There’s a lot of testing. There’s a lot of that kind of thing. It’s not an easy decision to make, but I think that it’s so important if we can get these things out on the market for patients, for the wide audience that needs it.

Living with Multiple Myeloma

Finding purpose in helping other myeloma patients and caregivers

It’s been just a crazy year. All these opportunities to share my story have come up. I’m just so grateful for that because I think sharing your story, for me at least, it helps me to process what I’ve been through.

It helps me remember because I think it’s important to remember what we’ve been through. It helps you make decisions in the future and it just helps you to give yourself some grace. 

I don’t give myself grace very often as far as when I feel bad or tired or anything.

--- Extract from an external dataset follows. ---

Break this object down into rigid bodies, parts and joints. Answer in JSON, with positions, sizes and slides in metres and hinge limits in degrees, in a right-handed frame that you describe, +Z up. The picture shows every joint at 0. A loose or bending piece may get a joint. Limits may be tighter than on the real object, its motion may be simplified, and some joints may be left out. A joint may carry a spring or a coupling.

I think, “Ugh, I’ve got to feel better. I gotta get up and do stuff. I got to push through this.”

Then if I tell my story, I think, “You know what? You’ve been through a lot. This is okay to feel this way, this day.”

Reconciling being a cancer patient and not “looking sick”

I think we just are hard on ourselves and we don’t let ourselves be sick, and especially myeloma patients because we don’t look sick. We don’t often show that we’re sick.

I look like I’m not sick. It’s really hard to balance that with “I am sick” and “I need to be able to take care of myself and I need to not push it too much and I have to give myself some grace.” 

I think that’s one of the biggest things, and just to be in good communication with your doctors, and like we talked before, just be an advocate for yourself and not be a pushy, annoying patient.

Sometimes you have to be, but just do what you have to do and be in communication and conversation about it and ask a lot of questions. Do research, but be careful where you’re doing your research. Make sure that you’re looking in good places that have real information.

This is another thing that I think has been one of our biggest things we’ve dealt with is there’s so many people that want to help and they have good intentions. I’ve been told I need to take this supplement or read this book or do this thing. We were told to do coffee enemas. We were told to take curcumin, which is proven actually to help some people with myeloma. We had someone tell us, “Don’t talk about it. Don’t put anything negative out into the universe and your cancer will be healed.” Those kinds of things.

We’ve had difficult situations like that and I think that’s a hard thing to wade through because you want these miracle cures to work. People are always saying, “They’re going to work. They’re going to work.” Often they don’t work.

You have to wade through that and you have to decide, are you going to change your diet? Are you going to take supplements, whatever it is? It may help you, it may not help you. That’s a difficult thing that we’ve had to wade through.

We’ve had some difficult relationship issues with that where people are upset because we won’t do what they want us to do. “Oh, you’re going to be healed if you do this.” We’ve chosen to do the traditional medicine type thing mostly. I do some things natural like for side effects and things like that.

As far as treatment for myeloma, we’re doing all traditional medicine, but other people have other choices. It’s a big thing that people have to wade through. I think it’s tiring and I think it’s hard.